The eighth and final paper titled Assessment of Behavioural Outcomes of Financial Education Workshops on Financial Behaviour of Participants: An Experimental Study by Harsha Jariwala and Mahendra Sharma evaluated the behavioural outcome of financial education workshops on financial behaviour of certain participants in the state of Gujarat, India. The authors used an initial and follow-up survey design to test for programme effectiveness. In the initial survey, participants were asked to answer a questionnaire before they attended a series of financial education workshops. The workshops were conducted for 300 ‘homemakers’ over a 2-month period in late 2012 in the state of Gujarat.
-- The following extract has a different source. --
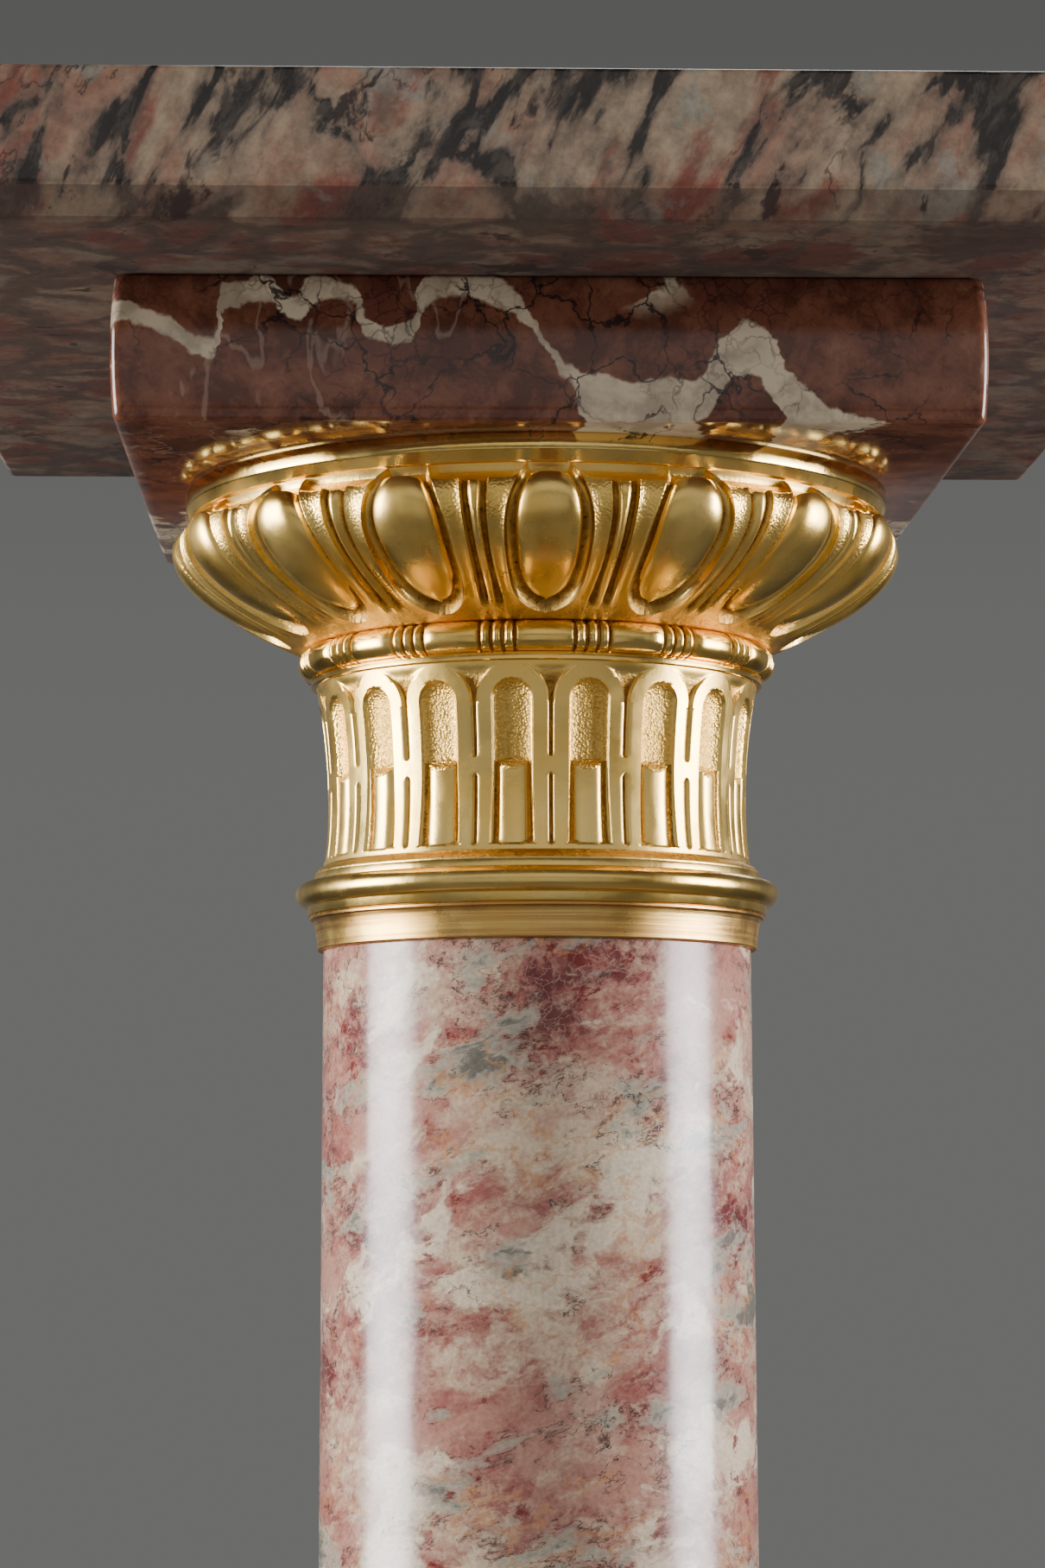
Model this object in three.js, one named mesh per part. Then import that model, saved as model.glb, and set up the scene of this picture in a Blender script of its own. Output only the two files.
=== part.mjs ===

The workshop series was designed to assist homemakers through financial education that may help improve their financial behaviours by identifying appropriate financial opportunities and consequences. The aim was to improve long-term financial behaviours. A follow-up survey was conducted and the data collected 3 months after the completion of the workshops. The authors examined the effect of the workshops on the financial behaviours of participants across 22 variables of financial behaviour including cash, credit, savings and investment activities. The authors found that there was a significant positive effect of financial education workshops on the financial behaviours of participants. These results will help financial education providers in the future design and implement such programmes more effectively in women from both urban and rural areas in India.